Dear Friends,
Have you ever had a time in your life in which everywhere
you turned, you seemed to hear the same message? I am currently in the thick of one of those
divine experiences…I am hearing “trust.”
It all started this summer when sickness
attacked one of my grandkids. About the
same time, two of my grandkids were diagnosed with learning disabilities. My heart warred with God! How could he let this happen to these sweet
kids?
In the mist of my battle with God, I visited my sister in
North Carolina, a relatively recent widow. As we hung out together over several days,
truth poured out of her heart. “My
husband is gone so all I can do is lean into Jesus.” “No, I don’t worry a lot. I know that Jesus will work it out.” As I pondered her words on the plane ride home
I asked myself, do I lean into Jesus or are there people and earthly things into
which I lean? Why do I worry so much
about my family and then find myself arguing with God? Do I trust
that Jesus will work things out for the good? As I poured over these questions, I realized
that the common theme was trust. The question begs: Do I really trust Jesus with my family?

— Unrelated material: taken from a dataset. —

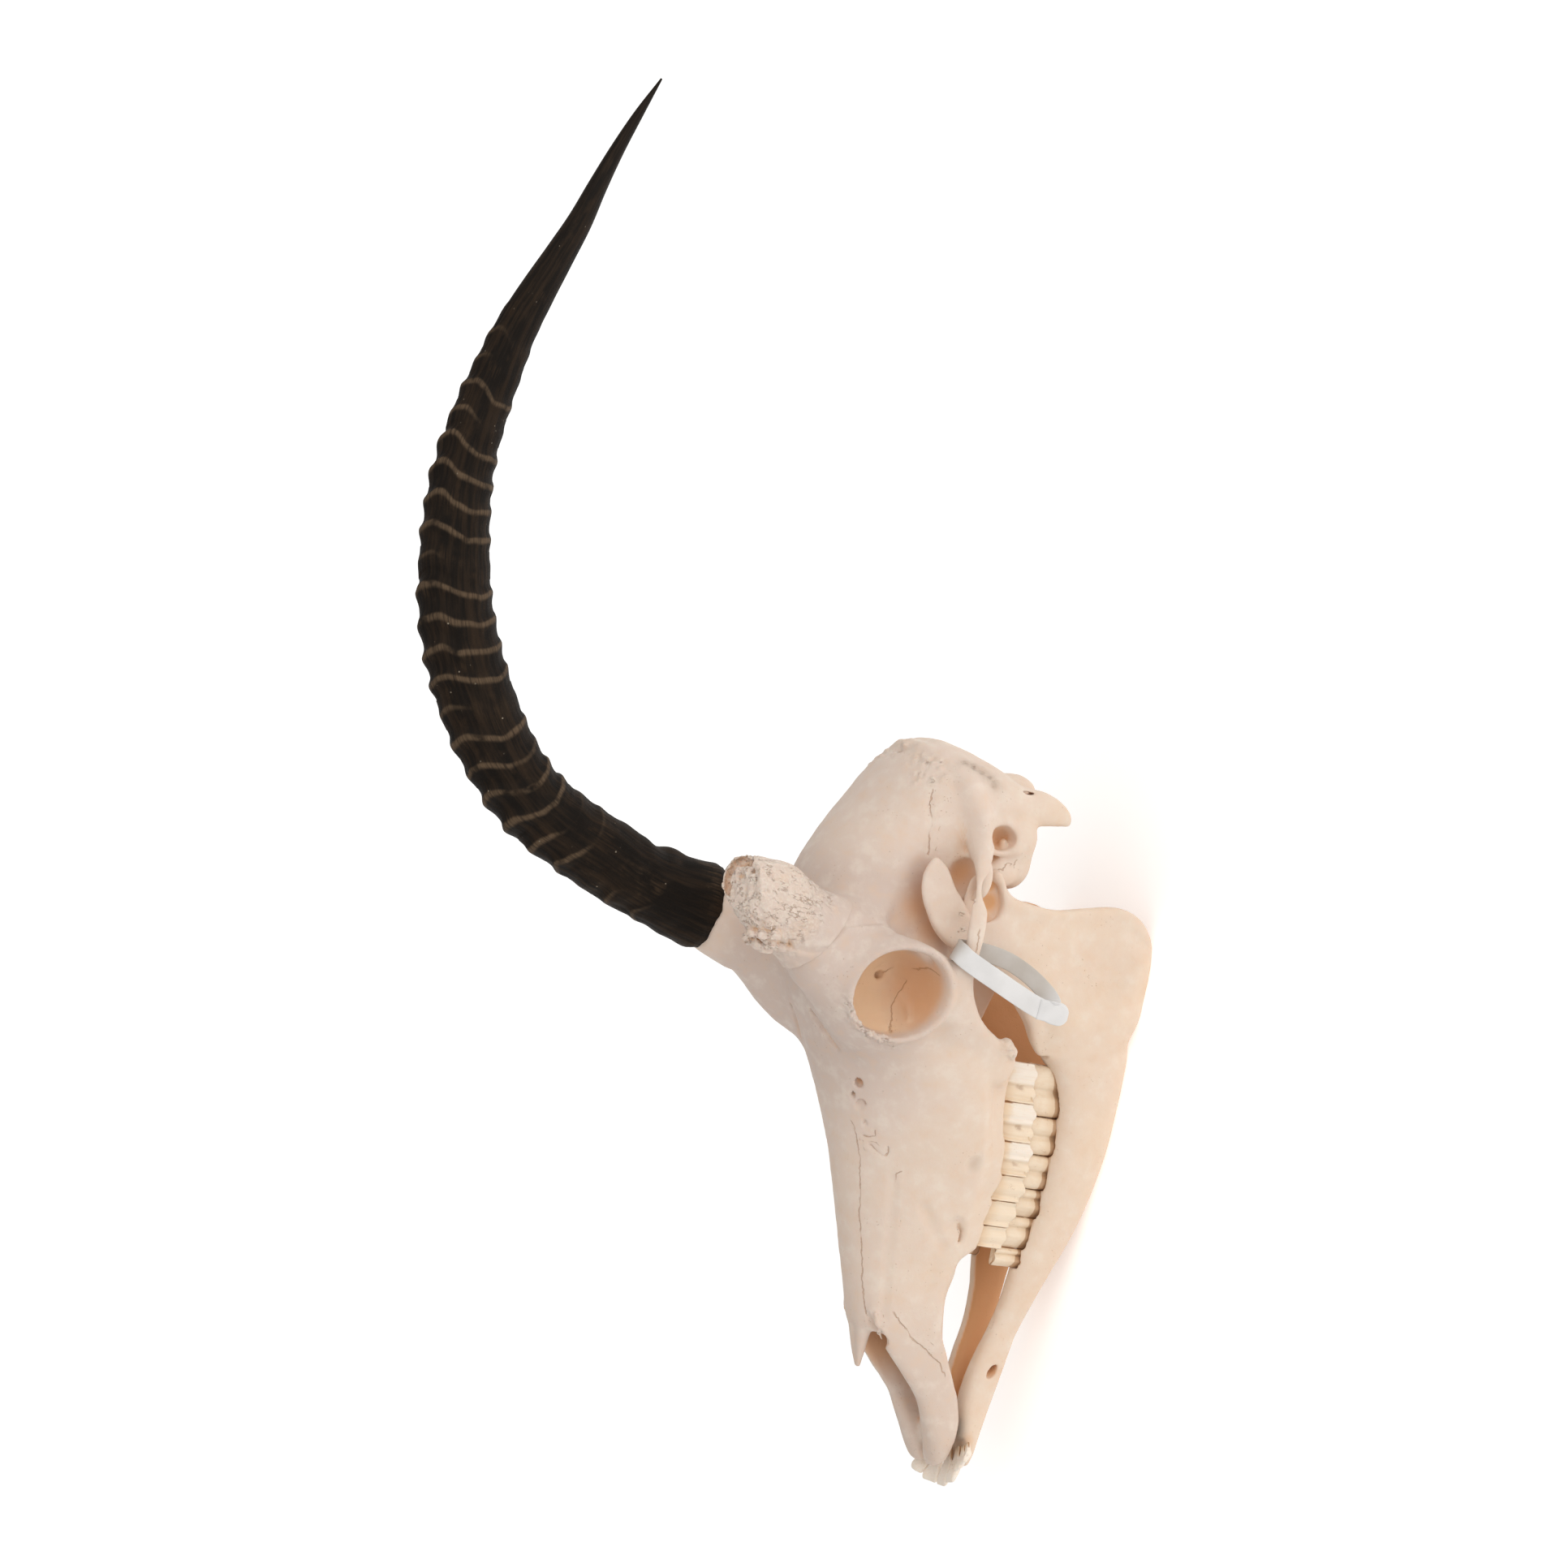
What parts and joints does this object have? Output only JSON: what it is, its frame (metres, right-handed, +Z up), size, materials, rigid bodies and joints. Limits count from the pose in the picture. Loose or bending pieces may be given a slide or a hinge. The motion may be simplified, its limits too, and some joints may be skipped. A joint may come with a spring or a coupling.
{
  "type": "antelope skull",
  "caption": "Antelope skull with lower jaw and teeth, a long ringed horn sweeping back, a broken horn core beside it, and a blank plastic strap tag round the cheek arch.",
  "frame": {"origin": "middle of the bottom of the box round the whole object, on the plane it rests on", "axes": "+Z up out of the forehead, -Y towards the nose, +X towards the animal's left, the side with the broken horn core"},
  "size_m": [0.1638, 0.7418, 0.4293],
  "materials": {
    "bone": "dry matt bone",
    "tooth": "satin enamel",
    "horn": "dull fibrous horn",
    "strap": "satin"
  },
  "bodies": {
    "root": {"cranium": "bone", "left_mandible": "bone", "right_mandible": "bone", "left_upper_molar_3": "tooth", "left_upper_molar_2": "tooth", "left_upper_molar_1": "tooth", "left_upper_premolar_4": "tooth", "left_upper_premolar_3": "tooth", "left_upper_premolar_2": "tooth", "left_lower_molar_3": "tooth", "left_lower_molar_2": "tooth", "left_lower_molar_1": "tooth", "left_lower_premolar_4": "tooth", "left_lower_premolar_3": "tooth", "left_lower_premolar_2": "tooth", "right_upper_molar_3": "tooth", "right_upper_molar_2": "tooth", "right_upper_molar_1": "tooth", "right_upper_premolar_4": "tooth", "right_upper_premolar_3": "tooth", "right_upper_premolar_2": "tooth", "right_lower_molar_3": "tooth", "right_lower_molar_2": "tooth", "right_lower_molar_1": "tooth", "right_lower_premolar_4": "tooth", "right_lower_premolar_3": "tooth", "right_lower_premolar_2": "tooth", "left_incisor_1": "tooth", "left_incisor_2": "tooth", "left_incisor_3": "tooth", "left_incisor_4": "tooth", "right_incisor_1": "tooth", "right_incisor_2": "tooth", "right_incisor_3": "tooth", "right_incisor_4": "tooth", "horn_sheath": "horn", "tag_strap": "strap"}
  },
  "joints": []
}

Upon returning home, I was hit between the eyes again with trust. In the midst of studying Romans 4 with my
Life Group, Abraham was being used as an illustration of justification by faith
and not by works. God promised him that
he would be a father and his wife would conceive. But to his human perspective, he was an old
man and Sarah was post-menopausal. Now,
how is that going to work? The promise
is against all odds, all science, and all reason! Sarah was past child bearing years and had
been for several decades. In addition to
the impossibilities, Abraham was about 100 years old. With all odds against them, it seemed quite
impossible. However, God allowed Sarah
to conceive and have a child. What hit
me between the eyes was that Abraham and Sarah TRUSTED God to do what he said he would. And even though it made no sense to have a
child at that age, they trusted God
to work it out according to his covenant promise. It seems to me that at that time in their
lives, they were really leaning into God. Would I have done that? I must honestly say, I really don’t know. Will I trust Jesus with my family? I want to…
So what does this have to do with spending time in God’s
word for 20 minutes a day? When God
continually speaks a word like “trust” to me, it seems he wants me to listen
because he has a lesson to teach me. He
speaks through his people (my sister), his Word (Romans), and the Holy Spirit
(pondering and praying) and he desires me to listen. If I am not daily in his Word and praying, I
will regretfully miss what he has to teach me.
Do I fully trust God
with my family? Probably not fully, but I am getting encouragement and
instruction from his Word and I believe that my trust is developing. What
key theme is God showing you as you consistently spend time in his Word and in
prayer?
Trusting as I go,
Bev
I love those constant reminders! They make me laugh sometimes because I know how God has to keep reminding me and reminding me in order for me to "get it!" Thanks for sharing, Bev.